Comparison with the Digitised Sky Survey
I think the quality of the telescope is indicated by the image below which is a comparison of a very small crop of the above image showing the pair of stars over to the right and a little below of Alcyone (with the star triplet) with the same stars imaged in the infrared by the 1.24 m Schmidt Telescope in Australia. I think the the image speaks for itself.
I realised that I had previously taken a 4 hour total integration time image of the Pleiades which showed the nebulosity well but the stars not nearly so well. For interest, I used Starnet++ to remove the stars from this image and then added the nebula into the image taken by the CFF telescope above. The result is quite pleasing.
M35 and the more distant open cluster NGC 2158 imaged using a full frame Nikon D610 camera – one of my very best images.
The stacking process had lost the colour of the two red giants (orange) in the field which had been obvious in a single frame, so in the crop below, their colour had been restored from a single frame.
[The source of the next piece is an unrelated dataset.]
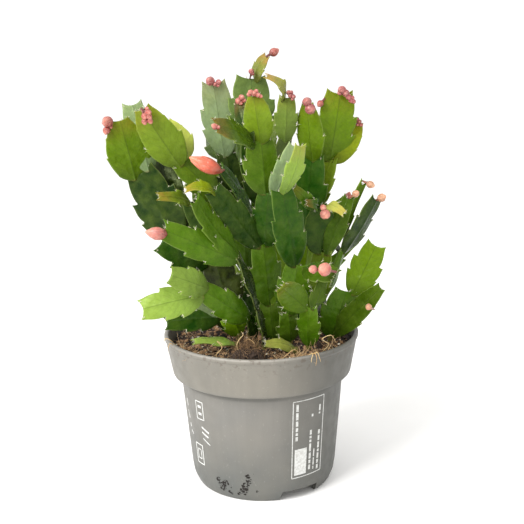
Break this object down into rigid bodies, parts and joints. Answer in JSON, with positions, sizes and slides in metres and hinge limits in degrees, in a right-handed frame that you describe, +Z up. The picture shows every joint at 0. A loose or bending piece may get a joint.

M41 imaged with an Altair Astro 294C PRO TEC, Micro 4/3, cooled camera
Using the telescope with a Televue x0.8 focal reducer/flattener
Sadly no longer available, this was optimised for telescopes of focal length between 800 and 1,000 mm – so ideal for this telescope. The field of view is then increased to 1.58 x 1.07 degrees. Unfortunately, almost as soon as I began to image the Pleiades, the clouds came over and I only was able to acquire 21 frames. However I was a bit surprised that, though the nebulosity could not be captured, the star field was excellent so it is worth showing. The image quality across the frame was again superb signifying to the quality of both the telescope and Televue reducer/flattener.
Imaging the Moon in the infrared using a Point Grey Chameleon webcam
The webcam subtends 0.35 degrees on the lunar surface so a number of video sequences had to be taken which were processed in Registax 6 to produce ‘panes’ which were then composited using Microsoft ICE.